• Problem to work on
Start at the line that has "entry)), 0x6b4a36, 0.75));" and stop at the line that has "cad_box = object_bounds()". Print those lines and all lines between them exactly, and nothing more.

• Data extract

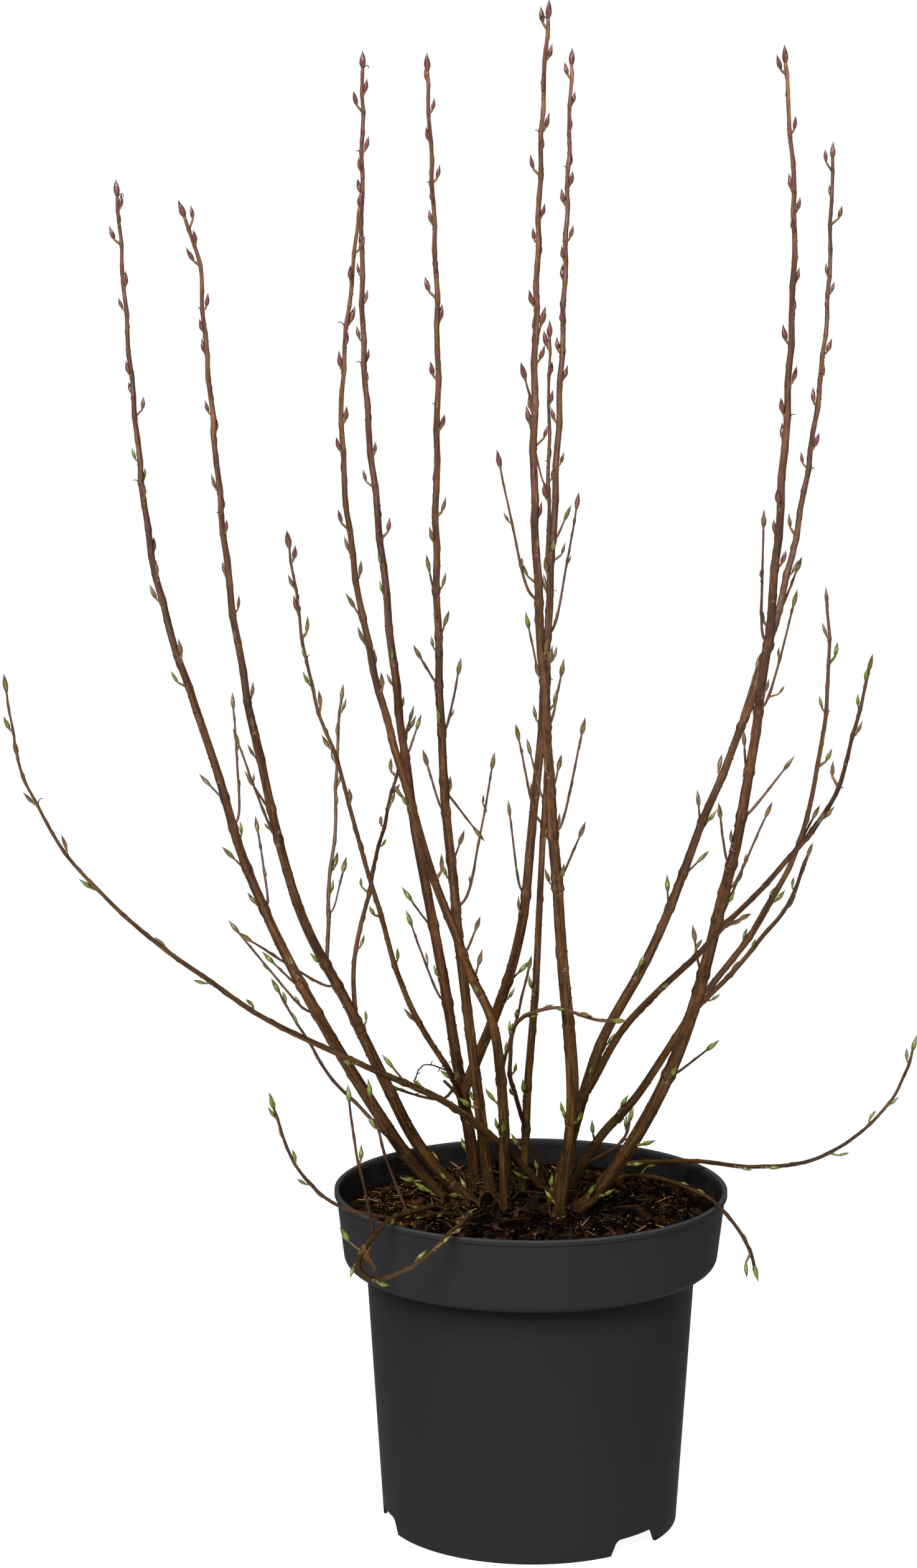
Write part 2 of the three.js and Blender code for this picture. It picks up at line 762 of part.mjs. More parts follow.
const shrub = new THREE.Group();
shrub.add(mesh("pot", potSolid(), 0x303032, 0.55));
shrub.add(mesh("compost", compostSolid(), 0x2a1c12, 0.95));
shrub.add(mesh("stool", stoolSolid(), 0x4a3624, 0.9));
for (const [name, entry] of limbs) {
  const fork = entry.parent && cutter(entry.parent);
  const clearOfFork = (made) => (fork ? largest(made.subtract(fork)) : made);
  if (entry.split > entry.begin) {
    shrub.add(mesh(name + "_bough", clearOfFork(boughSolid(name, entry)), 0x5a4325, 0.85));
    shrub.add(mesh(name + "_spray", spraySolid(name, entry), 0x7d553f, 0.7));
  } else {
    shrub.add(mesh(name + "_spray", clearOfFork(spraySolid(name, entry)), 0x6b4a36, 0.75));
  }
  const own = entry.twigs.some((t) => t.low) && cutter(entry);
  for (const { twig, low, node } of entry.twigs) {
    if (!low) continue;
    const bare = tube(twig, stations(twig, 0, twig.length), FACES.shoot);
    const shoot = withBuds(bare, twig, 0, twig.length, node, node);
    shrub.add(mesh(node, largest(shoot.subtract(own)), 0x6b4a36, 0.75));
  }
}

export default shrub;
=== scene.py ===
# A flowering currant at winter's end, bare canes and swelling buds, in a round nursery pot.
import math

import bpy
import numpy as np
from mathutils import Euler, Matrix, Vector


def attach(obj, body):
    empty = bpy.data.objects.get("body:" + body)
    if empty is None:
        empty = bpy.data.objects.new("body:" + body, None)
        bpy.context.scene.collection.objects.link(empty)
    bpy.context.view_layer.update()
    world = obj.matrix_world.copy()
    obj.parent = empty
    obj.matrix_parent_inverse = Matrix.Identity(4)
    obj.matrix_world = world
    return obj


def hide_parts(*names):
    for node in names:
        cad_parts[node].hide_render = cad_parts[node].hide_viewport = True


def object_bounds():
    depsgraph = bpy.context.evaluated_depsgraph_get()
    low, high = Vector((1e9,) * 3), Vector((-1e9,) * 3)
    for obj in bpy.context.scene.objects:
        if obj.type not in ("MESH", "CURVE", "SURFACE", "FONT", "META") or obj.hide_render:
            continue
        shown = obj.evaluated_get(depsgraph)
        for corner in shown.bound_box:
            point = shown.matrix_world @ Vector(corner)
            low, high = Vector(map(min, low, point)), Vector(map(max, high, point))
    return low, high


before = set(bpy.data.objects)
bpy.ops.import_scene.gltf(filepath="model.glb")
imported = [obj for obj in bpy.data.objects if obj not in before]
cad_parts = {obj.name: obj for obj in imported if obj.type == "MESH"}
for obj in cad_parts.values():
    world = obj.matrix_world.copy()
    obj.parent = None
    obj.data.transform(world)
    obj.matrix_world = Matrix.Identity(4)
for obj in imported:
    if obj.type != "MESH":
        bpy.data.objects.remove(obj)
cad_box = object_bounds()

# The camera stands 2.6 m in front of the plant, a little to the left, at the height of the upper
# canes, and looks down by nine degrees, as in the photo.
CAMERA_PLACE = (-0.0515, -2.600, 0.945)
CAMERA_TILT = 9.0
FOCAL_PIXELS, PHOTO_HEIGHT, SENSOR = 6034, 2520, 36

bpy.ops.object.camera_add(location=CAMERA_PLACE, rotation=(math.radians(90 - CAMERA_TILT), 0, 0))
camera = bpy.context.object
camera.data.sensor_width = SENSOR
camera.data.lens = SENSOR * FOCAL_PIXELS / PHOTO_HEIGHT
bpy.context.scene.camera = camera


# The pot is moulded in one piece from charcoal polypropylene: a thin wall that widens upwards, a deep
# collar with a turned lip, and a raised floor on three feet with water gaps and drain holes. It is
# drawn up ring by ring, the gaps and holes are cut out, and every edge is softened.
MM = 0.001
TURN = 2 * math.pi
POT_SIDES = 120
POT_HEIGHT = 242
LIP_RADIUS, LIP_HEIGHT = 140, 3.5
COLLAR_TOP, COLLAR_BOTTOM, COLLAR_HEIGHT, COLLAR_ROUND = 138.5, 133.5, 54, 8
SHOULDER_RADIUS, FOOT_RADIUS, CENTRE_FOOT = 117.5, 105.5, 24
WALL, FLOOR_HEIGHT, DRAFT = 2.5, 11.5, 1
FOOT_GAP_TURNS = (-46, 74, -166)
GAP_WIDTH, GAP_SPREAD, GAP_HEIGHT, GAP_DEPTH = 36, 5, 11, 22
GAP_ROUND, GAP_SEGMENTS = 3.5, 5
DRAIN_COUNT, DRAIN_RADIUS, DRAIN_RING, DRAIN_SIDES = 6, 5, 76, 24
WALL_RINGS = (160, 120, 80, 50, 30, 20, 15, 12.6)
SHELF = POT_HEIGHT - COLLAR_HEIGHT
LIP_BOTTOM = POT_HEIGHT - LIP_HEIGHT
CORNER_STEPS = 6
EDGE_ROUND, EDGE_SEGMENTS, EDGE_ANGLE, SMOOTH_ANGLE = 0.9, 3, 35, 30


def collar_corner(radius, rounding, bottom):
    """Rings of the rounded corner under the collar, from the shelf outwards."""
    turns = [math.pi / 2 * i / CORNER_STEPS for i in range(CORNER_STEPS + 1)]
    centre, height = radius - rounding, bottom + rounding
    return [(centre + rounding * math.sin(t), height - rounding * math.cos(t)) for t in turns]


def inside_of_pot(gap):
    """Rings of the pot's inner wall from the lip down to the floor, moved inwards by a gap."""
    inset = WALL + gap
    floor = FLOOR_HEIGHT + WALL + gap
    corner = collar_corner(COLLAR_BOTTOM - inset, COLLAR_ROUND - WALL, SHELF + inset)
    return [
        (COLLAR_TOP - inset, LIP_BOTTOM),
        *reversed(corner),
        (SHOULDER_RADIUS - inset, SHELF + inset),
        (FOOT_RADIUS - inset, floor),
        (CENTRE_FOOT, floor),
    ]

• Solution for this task
    shrub.add(mesh(name + "_spray", clearOfFork(spraySolid(name, entry)), 0x6b4a36, 0.75));
  }
  const own = entry.twigs.some((t) => t.low) && cutter(entry);
  for (const { twig, low, node } of entry.twigs) {
    if (!low) continue;
    const bare = tube(twig, stations(twig, 0, twig.length), FACES.shoot);
    const shoot = withBuds(bare, twig, 0, twig.length, node, node);
    shrub.add(mesh(node, largest(shoot.subtract(own)), 0x6b4a36, 0.75));
  }
}

export default shrub;
=== scene.py ===
# A flowering currant at winter's end, bare canes and swelling buds, in a round nursery pot.
import math

import bpy
import numpy as np
from mathutils import Euler, Matrix, Vector


def attach(obj, body):
    empty = bpy.data.objects.get("body:" + body)
    if empty is None:
        empty = bpy.data.objects.new("body:" + body, None)
        bpy.context.scene.collection.objects.link(empty)
    bpy.context.view_layer.update()
    world = obj.matrix_world.copy()
    obj.parent = empty
    obj.matrix_parent_inverse = Matrix.Identity(4)
    obj.matrix_world = world
    return obj


def hide_parts(*names):
    for node in names:
        cad_parts[node].hide_render = cad_parts[node].hide_viewport = True


def object_bounds():
    depsgraph = bpy.context.evaluated_depsgraph_get()
    low, high = Vector((1e9,) * 3), Vector((-1e9,) * 3)
    for obj in bpy.context.scene.objects:
        if obj.type not in ("MESH", "CURVE", "SURFACE", "FONT", "META") or obj.hide_render:
            continue
        shown = obj.evaluated_get(depsgraph)
        for corner in shown.bound_box:
            point = shown.matrix_world @ Vector(corner)
            low, high = Vector(map(min, low, point)), Vector(map(max, high, point))
    return low, high


before = set(bpy.data.objects)
bpy.ops.import_scene.gltf(filepath="model.glb")
imported = [obj for obj in bpy.data.objects if obj not in before]
cad_parts = {obj.name: obj for obj in imported if obj.type == "MESH"}
for obj in cad_parts.values():
    world = obj.matrix_world.copy()
    obj.parent = None
    obj.data.transform(world)
    obj.matrix_world = Matrix.Identity(4)
for obj in imported:
    if obj.type != "MESH":
        bpy.data.objects.remove(obj)
cad_box = object_bounds()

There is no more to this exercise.